A letter dated October 28, 1876, by Frans Carl Valck, the Assistant Resident in East Sumatra noted:
“It would be a miracle indeed, if respectable Chinese coolies would be attracted to a place where coolies are beaten to death or at least so mistreated that the thrashings leave permanent scars, where manhunts are the order of the day. …. Just recently I heard a rumour about a certain European who prided himself on having hung him down after the coolie had turned entirely blue.”
Nienhuys wrote that “Chinese are bold arch-swindlers and the Javanese are lazy and hot tempered” and “Batak is a stupid race, on the whole”.
An article dated May 30th, 1913 in Sumatra Post wrote that around 1867, Nienhuys was indicted of flogging seven Chinese coolies to death. The case was never proven nor disproved, but the Sultan of Deli ordered Nienhuys to leave the land of Deli and never to return.
In 1869, JT Cremer replaced Nienhuys as the administrator of the Deli company. To control thousands of workers from China and Java, Cremer designed the Coolie Ordinance, passed by the Dutch East Indies government in 1880. The regulation allowed companies to engage coolies in a contract that bound them for three years. The workers were meant to pay for their “debt” of transportation cost to Deli land.
The contract included a penal sanction that allowed the company to punish the workers if they forfeited the agreement. The ordinance gave power to the planters to punish coolies who were thought to be disobedient, lazy or tried to run away.
Monopoly and Brutality
The Deli Tobacco Planters Association was founded in 1879 to monopolise tobacco plantations in Deli. Cremer also lobbied the Dutch government to bring in workers directly from mainland China. In 1900, 6,900 workers were brought directly from the ports of Swatow in Guangdong Province and Hong Kong. From 1888-1930, more than 200,000 Chinese workers had been shipped into Deli.

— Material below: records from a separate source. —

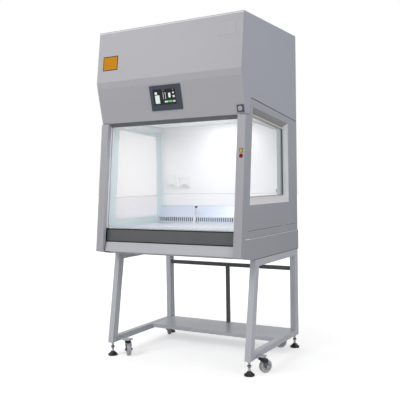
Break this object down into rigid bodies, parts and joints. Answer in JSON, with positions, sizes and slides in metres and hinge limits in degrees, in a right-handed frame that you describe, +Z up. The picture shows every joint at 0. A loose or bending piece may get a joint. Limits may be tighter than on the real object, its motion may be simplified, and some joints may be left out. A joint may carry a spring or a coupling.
{
  "type": "biological safety cabinet",
  "caption": "Floor-standing laboratory safety cabinet with a leaning glass sash, side windows, steel work chamber, touch panel, and a stand on castors and levelling feet",
  "frame": {"origin": "on the floor, under the middle of the whole cabinet's bounding box", "axes": "+X to the right of a user who faces the sash, +Y to the back of the cabinet, +Z up"},
  "size_m": [1.0804, 0.8528, 2.03],
  "materials": {
    "hood_paint": "satin powder coat",
    "side_paint": "satin powder coat",
    "panel_light": "satin powder coat",
    "stand_paint": "satin powder coat",
    "chamber_steel": "fine brushed",
    "window_glass": "clear safety glass",
    "diffuser_white": "satin",
    "apron_dark": "satin",
    "filter_media": "pleated filter paper in its frame",
    "galvanised": "galvanised sheet",
    "blower_alloy": "cast",
    "motor_dark": "satin black",
    "lamp_white": "glossy white",
    "bezel_plastic": "fine grain",
    "screen_black": "glossy",
    "bright_metal": "plated",
    "socket_plastic": "glossy",
    "lid_plastic": "glossy",
    "black_plastic": "fine grain",
    "port_grey": "fine grain",
    "sash_glass": "clear safety glass",
    "black_rubber": "matte",
    "belt_rubber": "matte",
    "guide_alloy": "anodised",
    "shaft_steel": "ground",
    "castor_black": "black passivated",
    "castor_tyre": "grey rubber",
    "foot_black": "fine grain"
  },
  "bodies": {
    "cabinet": {"hood_shell": "hood_paint", "top_cover": "hood_paint", "back_cover": "hood_paint", "side_frame_right": "side_paint", "side_frame_left": "side_paint", "side_liners": "chamber_steel", "side_windows": "window_glass", "back_wall": "chamber_steel", "rear_baffle": "chamber_steel", "worktop": "chamber_steel", "front_grille": "chamber_steel", "ceiling_diffuser": "diffuser_white", "front_apron": "apron_dark", "lower_front_panel": "panel_light", "base_pan": "side_paint", "downflow_filter": "filter_media", "blower_plenum": "galvanised", "blower_motor": "motor_dark", "exhaust_filter": "filter_media", "exhaust_guard": "hood_paint", "work_lamp": "lamp_white", "touch_bezel": "bezel_plastic", "touch_screen": "screen_black", "key_plate": "bezel_plastic", "socket_boxes": "socket_plastic", "tap_body": "bright_metal", "service_port": "port_grey", "sash_guides": "guide_alloy", "drive_belts": "belt_rubber", "shaft_bearings": "shaft_steel", "sash_gearmotor": "motor_dark", "stand_side_left": "stand_paint", "stand_side_right": "stand_paint", "stand_rear_frame": "stand_paint", "stand_shelf": "stand_paint", "castor_heads": "bright_metal", "lock_nuts": "bright_metal", "mains_inlet": "black_plastic"},
    "sash": {"sash_glass": "sash_glass", "sash_seal": "black_rubber", "sash_lift_bar": "guide_alloy"},
    "cross_shaft": {"drive_shaft": "shaft_steel"},
    "idlers": {"idler_pulleys": "black_plastic"},
    "key_lock": {"key_barrel": "bright_metal"},
    "lid_left": {"socket_lid_left": "lid_plastic"},
    "lid_right": {"socket_lid_right": "lid_plastic"},
    "tap_knob": {"tap_handle": "black_plastic"},
    "blower": {"blower_wheel": "blower_alloy"},
    "castor_front_left": {"castor_fork_front_left": "castor_black"},
    "wheel_front_left": {"castor_wheel_front_left": "castor_tyre"},
    "levelling_foot_front_left": {"foot_front_left": "foot_black"},
    "castor_front_right": {"castor_fork_front_right": "castor_black"},
    "wheel_front_right": {"castor_wheel_front_right": "castor_tyre"},
    "levelling_foot_front_right": {"foot_front_right": "foot_black"},
    "castor_rear_left": {"castor_fork_rear_left": "castor_black"},
    "wheel_rear_left": {"castor_wheel_rear_left": "castor_tyre"},
    "levelling_foot_rear_left": {"foot_rear_left": "foot_black"},
    "castor_rear_right": {"castor_fork_rear_right": "castor_black"},
    "wheel_rear_right": {"castor_wheel_rear_right": "castor_tyre"},
    "levelling_foot_rear_right": {"foot_rear_right": "foot_black"}
  },
  "joints": [
    {"name": "sash_slide", "type": "slide", "parent": "cabinet", "child": "sash", "axis": [0, 0.1059, 0.9944], "range_m": [0, 0.42]},
    {"name": "cross_shaft_turn", "type": "hinge", "parent": "cabinet", "child": "cross_shaft", "pos_m": [-0.03595, -0.22305, 1.996], "axis": [1, 0, 0], "range_deg": [-1250, 0]},
    {"name": "idler_turn", "type": "hinge", "parent": "cabinet", "child": "idlers", "pos_m": [-0.03595, -0.27524, 1.506], "axis": [1, 0, 0], "range_deg": [-1250, 0]},
    {"name": "key_turn", "type": "hinge", "parent": "cabinet", "child": "key_lock", "pos_m": [0.43255, -0.34149, 1.497], "axis": [0, -0.9758, -0.2187], "range_deg": [0, 90]},
    {"name": "lid_left_hinge", "type": "hinge", "parent": "cabinet", "child": "lid_left", "pos_m": [-0.39545, 0.24036, 1.1325], "axis": [-1, 0, 0], "range_deg": [0, 100], "stiffness_Nm_per_rad": 0.01, "springref_deg": -28.65},
    {"name": "lid_right_hinge", "type": "hinge", "parent": "cabinet", "child": "lid_right", "pos_m": [-0.29295, 0.24036, 1.1325], "axis": [-1, 0, 0], "range_deg": [0, 100], "stiffness_Nm_per_rad": 0.01, "springref_deg": -28.65},
    {"name": "tap_turn", "type": "hinge", "parent": "cabinet", "child": "tap_knob", "pos_m": [-0.19095, 0.18735, 0.816], "axis": [0.1736, 0, 0.9848], "range_deg": [0, 90]},
    {"name": "blower_spin", "type": "hinge", "parent": "cabinet", "child": "blower", "pos_m": [-0.20595, 0.08636, 1.79], "axis": [0, 0, 1], "continuous": true},
    {"name": "castor_front_left_swivel", "type": "hinge", "parent": "cabinet", "child": "castor_front_left", "pos_m": [-0.43395, -0.25265, 0.09], "axis": [0, 0, 1], "continuous": true},
    {"name": "wheel_front_left_spin", "type": "hinge", "parent": "castor_front_left", "child": "wheel_front_left", "pos_m": [-0.41627, -0.27032, 0.0395], "axis": [0.7071, 0.7071, 0], "continuous": true},
    {"name": "castor_front_right_swivel", "type": "hinge", "parent": "cabinet", "child": "castor_front_right", "pos_m": [0.48805, -0.22964, 0.09], "axis": [0, 0, 1], "continuous": true},
    {"name": "wheel_front_right_spin", "type": "hinge", "parent": "castor_front_right", "child": "wheel_front_right", "pos_m": [0.5031, -0.20968, 0.0395], "axis": [-0.7986, 0.6018, 0], "continuous": true},
    {"name": "castor_rear_left_swivel", "type": "hinge", "parent": "cabinet", "child": "castor_rear_left", "pos_m": [-0.47395, 0.29635, 0.09], "axis": [0, 0, 1], "continuous": true},
    {"name": "wheel_rear_left_spin", "type": "hinge", "parent": "castor_rear_left", "child": "wheel_rear_left", "pos_m": [-0.48645, 0.31801, 0.0395], "axis": [-0.866, -0.5, 0], "continuous": true},
    {"name": "castor_rear_right_swivel", "type": "hinge", "parent": "cabinet", "child": "castor_rear_right", "pos_m": [0.34605, 0.32436, 0.09], "axis": [0, 0, 1], "continuous": true},
    {"name": "wheel_rear_right_spin", "type": "hinge", "parent": "castor_rear_right", "child": "wheel_rear_right", "pos_m": [0.3677, 0.33686, 0.0395], "axis": [-0.5, 0.866, 0], "continuous": true},
    {"name": "foot_front_left_screw", "type": "slide", "parent": "cabinet", "child": "levelling_foot_front_left", "axis": [0, 0, -1], "range_m": [0, 0.02]},
    {"name": "foot_front_right_screw", "type": "slide", "parent": "cabinet", "child": "levelling_foot_front_right", "axis": [0, 0, -1], "range_m": [0, 0.02]},
    {"name": "foot_rear_left_screw", "type": "slide", "parent": "cabinet", "child": "levelling_foot_rear_left", "axis": [0, 0, -1], "range_m": [0, 0.02]},
    {"name": "foot_rear_right_screw", "type": "slide", "parent": "cabinet", "child": "levelling_foot_rear_right", "axis": [0, 0, -1], "range_m": [0, 0.02]}
  ],
  "couplings": [
    {"joint": "cross_shaft_turn", "follows": "sash_slide", "rad_per_m": -51.813},
    {"joint": "idler_turn", "follows": "sash_slide", "rad_per_m": -51.813}
  ]
}
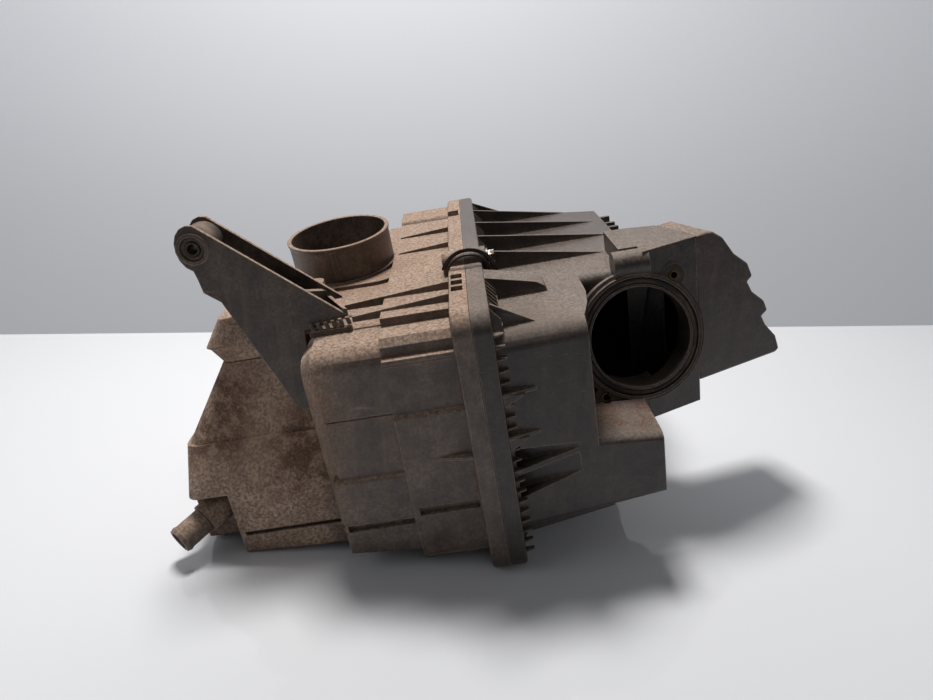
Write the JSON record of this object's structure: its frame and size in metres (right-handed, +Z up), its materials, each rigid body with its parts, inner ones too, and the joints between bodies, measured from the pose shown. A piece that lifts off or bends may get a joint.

Starting in 1910, coolies were also shipped from Java as new rubber plantations were established. By 1930 there were 26,000 Chinese, 230,000 Javanese, and 1,000 Indians working on Deli plantations.
In 1902, Van der Brand, a Dutch lawyer in Medan, revealed the brutality of colonial planters towards their workers in a pamphlet entitled “Millions from Deli (De Millionen uit Deli)”. This publication is considered the Max Havelaar of Deli.
The colonial government felt obliged to respond and send a prosecutor J.L.T. Rhemrev to investigate the case. Rhemrev’s report in 1904 described even worse treatments to the workers. But the report was filed away, and only in 1987 discovered by Jan Breman, a researcher from the University of Amsterdam.
Anticolonial activist from Indonesia, Tan Malaka, who was teacher in Deli plantation in the 1920s, described the life there:
Deli, a land of gold, a haven for the capitalist, but a land of sweat, tears, and death, a hell for the workers.
The coolies were forced to work; they were slaves. The coolies worked from dawn to night, received enough wages to fill in their stomachs and cover their back; they lived in a shed like goats in their cages, they were called godverdom and could be beaten any time and could lose their wives and daughters as desired by the master.
Breman estimated that a fourth of the coolies died before their contract ended.
Legacy of colonial plantations
After Indonesian independence, this case of slavery had been forgotten, both in the Netherlands and in Indonesia.
In addition to the destruction to humanity, Dutch and European colonial companies, in developing plantations in North Sumatra, have cleared a massive area of virgin forests. Karl Pelzer, an academic from Yale University, estimated that more than half of the land in Deli Serdang and Langkat Regencies had been cleared for plantations during the Dutch colonial period.
The legacy of the Dutch plantation system still lingers. Plantations in North Sumatra still apply the colonial administration system, with an administrator, a plantation assistant, clerks, foremen, and labourers.
A large amount of Javanese still work in plantations, while they are no longer bound by the contract, the labor wage is still minimum.
The romanticism of Deli
Lately, the rich history of Deli land has been romanticized as a land of rich historical heritage.
Along with this beautiful fairy tale, Nienhuys is narrated as the founder of the modern city of Medan. The Dutch Colonial Monument website glorifies Cremer as the colonial with the highest ideals that brought civilization, prosperity, peace, and order.
Nienhuys and Cremer became wealthy from the Deli plantations. Nienhuys’ house in Amsterdam is now the NIOD Institute for War, Holocaust and Genocide Studies. It has a display of Nienhuys’ special golden bathroom. Cremer even served as a colonial minister in the Dutch government (1897-1901).
The Wikipedia pages of Nienhuys and Cremer paint them as the founders of a tobacco company and a tobacco magnate and do not list the slavery system that they had created.
The romanticism of Medan’s history must not forget the sweat and blood of hundreds of thousands of indentured workers who were enslaved on plantations during colonial times.